Chapter 8: The Characteristics of Culture

The Concept of Culture:

If you ask 100 anthropologists to define culture, you’ll get 100 different definitions. However, most of these definitions would emphasize roughly the same things: that culture is shared, transmitted through learning and helps shape behavior and beliefs. Culture is of concern to all four subfields and while our earliest ancestors relied more on biological adaptation, culture now shapes humanity to a much larger extent.

Characteristics of Culture

Culture has five basic characteristics: It is learned, shared, based on symbols, integrated, and dynamic. All cultures share these basic features.


Biological adaptation in humans is important but humans have increasingly come to rely upon cultural adaptation. However, not all adaptation is good, and not all cultural practices are adaptive. Some features of a culture may be maladaptive, such as fast food, pollution, nuclear waste and climate change. However, because culture is adaptive and dynamic, once we recognize problems, culture can adapt again, in a more positive way, to find solutions.

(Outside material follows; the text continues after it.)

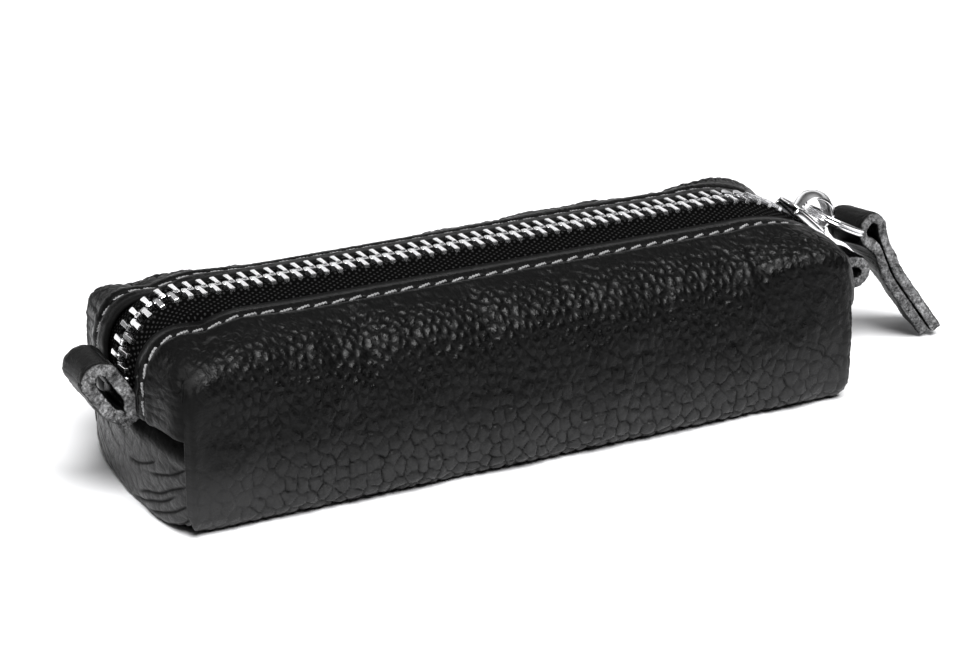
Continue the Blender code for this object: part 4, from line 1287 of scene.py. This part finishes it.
def strip_material():
    """Strip leather: smooth black faces, raw grey fibrous edges."""
    m = Nodes("strip_leather")
    raw = m.attribute("raw")
    fibres = m.noise(1500.0, 5.0, 0.75)
    clumps = m.noise(420.0, 3.0, 0.6)
    speckle = m.maths("ADD", m.maths("MULTIPLY", fibres, 0.65), m.maths("MULTIPLY", clumps, 0.35))
    grey = m.ramp(speckle, (0.36, 0.010), (0.45, 0.10), (0.54, 0.24), (0.66, 0.55))
    color = m.mix(raw, m.ramp(clumps, (0.3, 0.002), (0.7, 0.005)), grey)
    return m.finish(color, m.linear(raw, 0.45, 0.36), m.bump(fibres, 0.00022, 0.8), specular=0.22)


def thread_material():
    """Grey waxed thread."""
    m = Nodes("thread_grey")
    fuzz = m.noise(5200.0, 3.0, 0.6)
    return m.finish(m.ramp(fuzz, (0.3, 0.11), (0.7, 0.50)), m.linear(fuzz, 0.2, 0.55),
                    m.bump(fuzz, 0.00008, 0.8), specular=0.3)


def tape_material():
    """Black zip tape with the diagonal ribs of its weave."""
    m = Nodes("zip_tape")
    uv = m.node("ShaderNodeUVMap", uv_map="weave").outputs["UV"]
    ribs = []
    for turn, scale in ((0.62, 0.33), (-1.05, 0.37)):
        mapping = m.node("ShaderNodeMapping", (("Rotation", (0.0, 0.0, turn)), ("Vector", uv)))
        wave = m.node("ShaderNodeTexWave", (
            ("Scale", scale), ("Distortion", 0.7), ("Detail", 1.0),
            ("Vector", mapping.outputs["Vector"]),
        ), wave_type="BANDS", bands_direction="X", wave_profile="SIN")
        ribs.append(wave.outputs["Fac"])
    cells = m.maths("MULTIPLY", *ribs)
    # Painted shade and painted highlight: the gaps between the weave's ribs are painted near black
    # and the ribs' crossings lighter, standing in for light on the weave; the ribs themselves are
    # real and also set the bump.
    color = m.ramp(cells, (0.10, 0.0005), (0.35, 0.003), (0.75, 0.045))
    rough = m.linear(m.noise(3000.0, 3.0, 0.6), 0.15, 0.74)
    rough = m.maths("SUBTRACT", rough, m.maths("MULTIPLY", cells, 0.26))
    return m.finish(color, rough, m.bump(cells, 0.00040, 1.0), specular=0.07)


def metal_material():
    """Bright nickel with faint brushing and handling marks."""
    m = Nodes("nickel_bright")
    marks = m.noise(700.0, 4.0, 0.6)
    return m.finish(m.ramp(marks, (0.3, 0.84), (0.7, 0.96)), m.linear(marks, 0.12, 0.16),
                    m.bump(marks, 0.00002, 0.4), metallic=1.0)


def cloth_material():
    """Dark plain-woven lining."""
    m = Nodes("lining_weave")
    checker = m.node("ShaderNodeTexChecker", (("Scale", 2400.0), ("Vector", m.place)))
    fuzz = m.noise(1800.0, 3.0, 0.6)
    return m.finish(m.ramp(checker.outputs["Fac"], (0.0, 0.010), (1.0, 0.020)),
                    m.linear(fuzz, 0.15, 0.75), m.bump(fuzz, 0.00015, 0.6), specular=0.2)


def floor_material():
    """Plain pale floor."""
    m = Nodes("pale_floor")
    tone = m.noise(3.0, 2.0, 0.5)
    color, rough = m.ramp(tone, (0.2, 0.90), (0.8, 0.92)), m.ramp(tone, (0.2, 0.88), (0.8, 0.92))
    return m.finish(color, rough, specular=0.1)


# ------------------------------------------------------------ camera, light, floor

CAMERA_AZIMUTH, CAMERA_ELEVATION = 27.28, 21.68
CAMERA_TARGET = Vector((0.00215, 0.0, 0.02024))
CAMERA_DISTANCE = 0.534
SUNS = (("key", 4.4, 34.0, 10.0, 58.0), ("fill", 0.12, 50.0, -70.0, 50.0))
SURROUND = ((0.0, 0.012), (0.06, 0.010), (0.60, 0.02), (0.82, 0.36), (1.0, 0.7))
RIM_PANEL = ((0.10, 0.0), (0.26, 1.2), (0.44, 1.2), (0.56, 0.0))
FLOOR_HALF = 4.0


def toward(azimuth, elevation):
    """The direction that lies azimuth round from the front and elevation up, in degrees."""
    turn, rise = math.radians(azimuth), math.radians(elevation)
    return Vector((-math.sin(turn) * math.cos(rise), -math.cos(turn) * math.cos(rise),
                   math.sin(rise)))


def make_camera():
    data = bpy.data.cameras.new("camera")
    data.lens = 102.5
    data.sensor_width = 36.0
    data.clip_start = 0.01
    made = add_object("camera", data)
    back = toward(CAMERA_AZIMUTH, CAMERA_ELEVATION)
    made.location = CAMERA_TARGET + back * CAMERA_DISTANCE
    made.rotation_euler = back.to_track_quat("Z", "Y").to_euler()
    bpy.context.scene.camera = made


def make_light():
    """Broad soft sun from the front and above, a rim panel, and a dim surround."""
    scene = bpy.context.scene
    scene.view_settings.view_transform = "Standard"
    scene.view_settings.gamma = 0.85
    for name, strength, size, azimuth, elevation in SUNS:
        data = bpy.data.lights.new(name, "SUN")
        data.energy = strength
        data.angle = math.radians(size)
        made = add_object(name, data)
        made.rotation_euler = toward(azimuth, elevation).to_track_quat("Z", "Y").to_euler()
    world = bpy.data.worlds.new("surround")
    world.use_nodes = True
    tree = world.node_tree
    place = tree.nodes.new("ShaderNodeTexCoord")
    split = tree.nodes.new("ShaderNodeSeparateXYZ")
    tree.links.new(place.outputs["Generated"], split.inputs["Vector"])
    behind = tree.nodes.new("ShaderNodeMath")
    behind.operation = "MULTIPLY"
    behind.use_clamp = True
    behind.inputs[1].default_value = 1.6
    tree.links.new(split.outputs["Y"], behind.inputs[0])
    panel = tree.nodes.new("ShaderNodeVectorMath")
    panel.operation = "MULTIPLY_ADD"
    terms = (grey_ramp(tree, split.outputs["Z"], RIM_PANEL), behind.outputs["Value"],
             grey_ramp(tree, split.outputs["Z"], SURROUND))
    for term, socket in zip(terms, panel.inputs):
        tree.links.new(term, socket)
    tree.links.new(panel.outputs["Vector"], tree.nodes["Background"].inputs["Color"])
    scene.world = world


def make_floor():
    half = FLOOR_HALF
    corners = [(-half, -half, 0.0), (half, -half, 0.0), (half, half, 0.0), (-half, half, 0.0)]
    new_object("floor", corners, [(0, 1, 2, 3)], floor_material(), smooth=False)


# ------------------------------------------------------------ everything

def main():
    make_camera()
    make_light()
    make_floor()
    leather, strip, thread = leather_material(), strip_material(), thread_material()
    tape, metal, cloth = tape_material(), metal_material(), cloth_material()
    make_hide(leather)
    zip_parts("tape", make_tape, tape, "zipper_tape")
    zip_parts("comb", make_teeth, metal, "teeth")
    zip_parts("thread", make_stitches, thread, "stitching")
    make_slider(metal)
    make_ring(metal)
    make_straps(strip)
    make_lining(cloth)
    for node in ("lock_pawl", "bottom_stop", "front_top_stop", "back_top_stop"):
        shown = frame["nodes"][node]
        shown.data.materials.clear()
        shown.data.materials.append(metal)


main()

The diversity of cultural practices and adaptations to the problems of human existence often lead some to question which practices are the best. Ethnocentrism is when one views their own culture as the best and only proper way to behave and adapt.

Multiple Cultural Worlds

Most individuals are members of multiple cultural worlds. Culture exists at several levels. We typically refer to smaller cultures within a larger culture as subcultures. People have some type of connection to that subculture but must also be able to operate effectively within the larger culture. Some of the diversity we see across subcultures is based on class, race, ethnicity, age, and gender. Social stratification is often the result of our recognition of these worlds as different and a belief that they are somehow inferior to our own or to the larger culture.

Valuing & Sustaining Diversity

Anthropologists recognize the importance of diversity and thus try to help maintain or prevent the extinction of cultures. By describing, documenting and even advocating for cultures they study, anthropologists help to contribute to continued cultural survival and diversity.